Deprecated: Use the built-in Jaeger

During your Solo Enterprise for Istio installation, you can enable Jaeger as the tracing platform for your environment and embed the Jaeger UI in to the Gloo UI.

Step 3: Verify tracing

Open the Gloo UI and verify that traces are collected for your Istio workloads.

Sidecar mode

  1. Open the Gloo UI. The Gloo UI is served from the gloo-mesh-ui service on port 8090. In multicluster setups, the UI is installed in the cluster where the management plane is deployed. You can connect by using the meshctl or kubectl CLIs.

    • meshctl: For more information, see the CLI documentation.
        meshctl dashboard
        
    • kubectl:
      1. Port-forward the gloo-mesh-ui service on 8090.
          kubectl port-forward -n gloo-mesh svc/gloo-mesh-ui 8090:8090
          
      2. Open your browser and connect to http://localhost:8090.
  2. From the menu, select Tracing and verify that the Jaeger UI opens.

    Figure: Jaeger UI
    Figure: Jaeger UI
    Figure: Jaeger UI
    Figure: Jaeger UI

  3. Send a few sample requests to your Istio workloads. Each request produces Istio traces that are sent to the Jaeger instance that you configured. For example, if you deployed the Bookinfo sample app, use the following steps to produce traces.

    1. Port-forward the product page app.
        kubectl port-forward deployment/productpage-v1 -n bookinfo 9080
        
    2. Open the product page app.
    3. Refresh the page multiple times.
  4. Wait a few seconds and verify that traces are displayed in the Gloo UI.

    Figure: Product page traces
    Figure: Product page traces
    Figure: Product page traces
    Figure: Product page traces

Ambient mode

  1. Open the Gloo UI. The Gloo UI is served from the gloo-mesh-ui service on port 8090. In multicluster setups, the UI is installed in the cluster where the management plane is deployed. You can connect by using the meshctl or kubectl CLIs.

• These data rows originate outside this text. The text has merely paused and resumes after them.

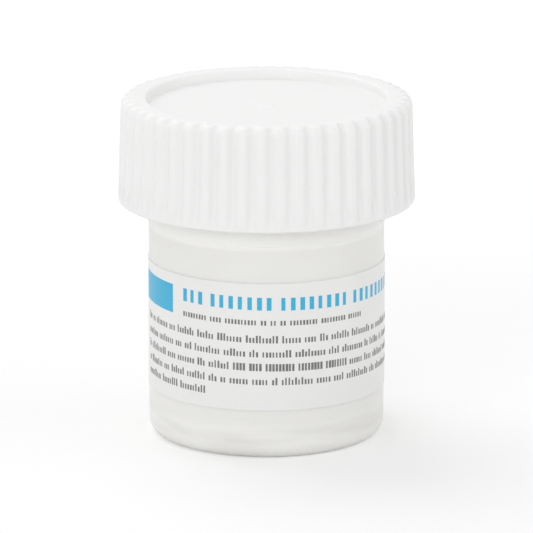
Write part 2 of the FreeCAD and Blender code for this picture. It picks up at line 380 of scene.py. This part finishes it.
# The jar's outline runs from the middle of its underside, up the outside, over the lip and down
# the bore to the middle of its floor. Its radius on the neck grows by the thread's ridge.
def makeJar():
    bore = jar["bodyRadius"] - jar["wall"]
    collar = jar["bodyRadius"] + jar["collarOut"]
    gateSlope = 0.15
    outline = roundedLine(
        [
            (0.0, jar["pushUp"] - jar["gateTall"], 0),
            (jar["gateRadius"], jar["pushUp"] - jar["gateTall"], 0.1),
            (jar["gateRadius"] + gateSlope, jar["pushUp"], 0.1),
            (jar["standRadius"] - jar["pushUp"], jar["pushUp"], 0.15),
            (jar["standRadius"], 0.0, 0.12),
            (jar["bodyRadius"], 0.0, jar["footRound"]),
            (jar["bodyRadius"], jar["straightTop"], 0.05),
            (collar, jar["straightTop"] + jar["collarOut"], 0.05),
            (collar, jar["collarTop"], 0.1),
            (jar["neckRadius"], jar["collarTop"], 0.1),
            (jar["neckRadius"], jar["lip"], jar["lipRound"]),
            (jar["neckBore"], jar["lip"], jar["lipRound"]),
            (jar["neckBore"], jar["straightTop"], 0.4),
            (bore, jar["straightTop"] - jar["ledgeTall"], 0.4),
            (bore, jar["floorTop"], jar["floorRound"]),
            (0.0, jar["floorTop"], 0),
        ]
    )
    neckMiddle = (jar["neckRadius"] + jar["neckBore"]) / 2.0

    # Rows lie close together where the thread winds round the outside of the neck
    def longest(middle):
        onNeck = (middle[:, 0] > neckMiddle) & (middle[:, 1] > jar["collarTop"])
        return np.where(onNeck, jar["rowOnNeck"], jar["rowElsewhere"])

    outline = divided(outline, longest)
    angles = np.linspace(0.0, fullTurn, jar["columns"], endpoint=False)
    height = outline[:, 1:]
    outside = (outline[:, :1] > jar["neckRadius"] - jar["lipRound"]) & (height > jar["collarTop"])
    ridge = threadRidge(angles, height, jar)
    radius = outline[:, :1] + np.where(outside, ridge * jar["threadDeep"], 0.0)
    return turnedPiece("jarShell", radius, height, angles)


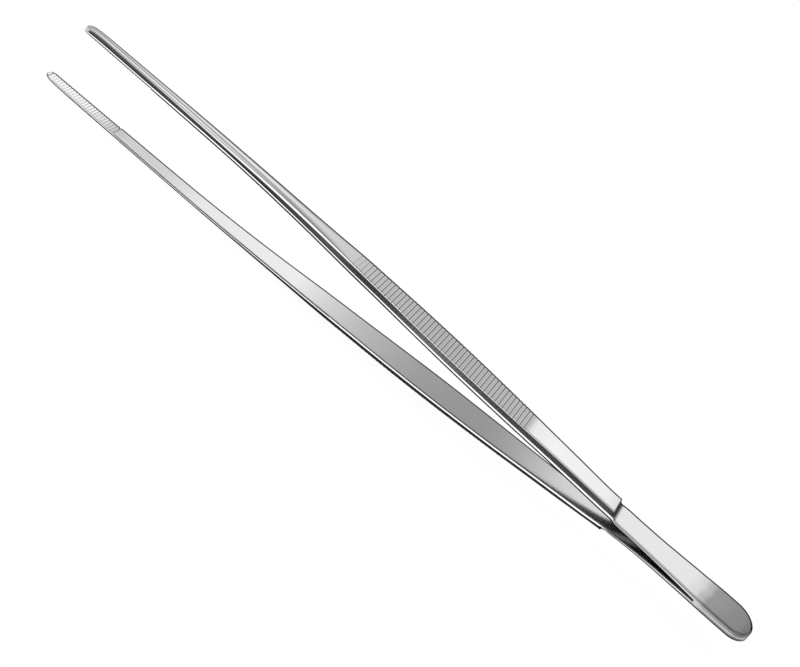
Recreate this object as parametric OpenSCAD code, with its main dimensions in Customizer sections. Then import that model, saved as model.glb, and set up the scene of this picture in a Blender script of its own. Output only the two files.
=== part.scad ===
// Long straight tweezers with serrated jaws, ribbed finger grips and a spring
// butt. Two forged steel arms, one the mirror of the other, are welded
// together at the butt. Millimetres. The tips are at -X, the butt at +X, the
// arms open along Z, the width runs along Y, and the origin is the centre of
// the whole object. "Station" means the distance from the butt end; "front"
// is towards the tips. Shapes are built for the upper arm (+Z).

/* [Overall] */
// Length from the butt end to the tips
total_len = 300; // [290:1:320]
// Gap between the inner faces at the tips, arms relaxed
tip_gap = 19; // [14:0.5:26]
// Station where the two arms part
weld_end = 22.8; // [20:0.1:25]
// Station of the shoulder, where the thin leaf meets the thick handle
shoulder_at = 61.6; // [60:0.1:64]
// Station where the ribbed grip starts
grip_from = 101; // [98:0.5:106]
// Number of ribs on each grip
rib_count = 49; // [30:1:49]
// Pitch of the grip ribs
rib_pitch = 1.63; // [1.2:0.01:1.64]
// Depth of the grooves between the ribs
rib_depth = 0.22; // [0.05:0.01:0.35]

/* [Widths] */
// Width of the welded butt
butt_w = 12.9; // [11:0.1:14]
// Width of the spring leaf at its narrow end
leaf_w = 10.0; // [9:0.1:11]
// Width of the handle just in front of the shoulder
neck_w = 8.7; // [8:0.1:9.5]
// Greatest width of the handle
grip_w = 11.4; // [10:0.1:13]
// Width of the shank halfway
shank_w = 6.3; // [5.5:0.1:7]
// Width of the jaws
jaw_w = 4.5; // [4:0.1:5.2]

/* [Thickness] */
// Thickness of one arm inside the weld
tang_t = 1.33; // [1.2:0.01:1.6]
// Thickness of the spring leaf at its thin end, by the shoulder
leaf_t = 0.75; // [0.6:0.01:1.1]
// Thickness of the handle at the shoulder
shoulder_t = 2.6; // [2.2:0.05:3]
// Thickness of the handle and the shank
arm_t = 2.25; // [2:0.05:2.6]
// Thickness of the jaws
jaw_t = 2.1; // [1.8:0.05:2.4]
// Run of the fillet at the shoulder
fillet_run = 1.9; // [1.4:0.1:2.4]

/* [Jaw teeth] */
// Length of the toothed part of each jaw
teeth_len = 30; // [24:0.5:30]
// Pitch of the teeth
tooth_pitch = 1.1; // [0.8:0.05:1.4]
// Depth of the teeth
tooth_depth = 0.3; // [0.1:0.02:0.4]
// How far the tooth crests sit behind the plain inner face
tooth_drop = 0.1; // [0.06:0.01:0.2]

/* [Spring hinges] */
// Station of the rear bending line of each leaf
bend_rear = 29; // [28:0.5:31]
// Station of the middle bending line
bend_mid = 42; // [40:0.5:44]
// Station of the front bending line
bend_front = 55; // [53:0.5:57]
// Slit between two leaf sections at a bending line
slit = 0.04; // [0.03:0.01:0.08]

/* [Weld] */
// Width of the weld bead, measured in from the edge
weld_w = 0.7; // [0.5:0.05:0.9]
// Height of the weld bead
weld_h = 0.5; // [0.3:0.05:0.7]

/* [Hidden] */

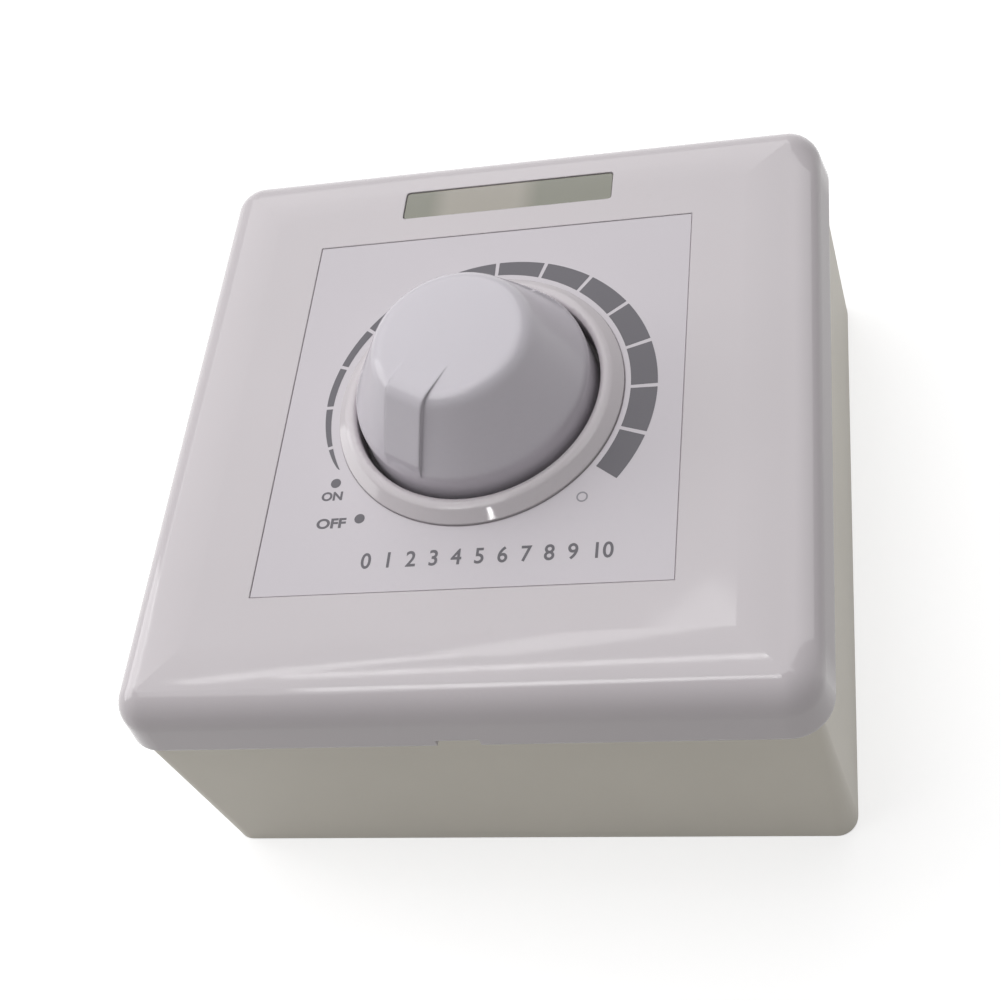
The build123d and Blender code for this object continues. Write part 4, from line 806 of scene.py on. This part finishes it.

    • meshctl: For more information, see the CLI documentation.
        meshctl dashboard
        
    • kubectl:
      1. Port-forward the gloo-mesh-ui service on 8090.
          kubectl port-forward -n gloo-mesh svc/gloo-mesh-ui 8090:8090
          
      2. Open your browser and connect to http://localhost:8090.
  2. From the menu, select Tracing and verify that the Jaeger UI opens.

    Figure: Jaeger UI
    Figure: Jaeger UI
    Figure: Jaeger UI
    Figure: Jaeger UI

  3. Send a few sample requests to your Istio workloads. Each request produces Istio traces that are sent to the Jaeger instance that you configured. For example, if you deployed the Bookinfo sample app, use the following steps to produce traces.

    1. If you have not already, expose Bookinfo externally.
        kubectl -n bookinfo apply -f https://raw.githubusercontent.com/istio/istio/1.29.1/samples/bookinfo/networking/bookinfo-gateway.yaml --context ${context2}
        
    2. Save the external address of your ingress gateway in an environment variable.
        export INGRESS_GW_ADDRESS=$(kubectl get svc -n gloo-mesh-gateways --context ${context2} istio-ingressgateway -o jsonpath="{.status.loadBalancer.ingress[0]['hostname','ip']}")
      echo $INGRESS_GW_ADDRESS
        
    3. Open the product page UI and refresh the page multiple times.
        open http://$INGRESS_GW_ADDRESS/productpage
        
  4. Wait a few seconds and verify that traces are displayed in the Gloo UI. For example, you can check traces through individual ztunnel pods to see traffic requests to Bookinfo services.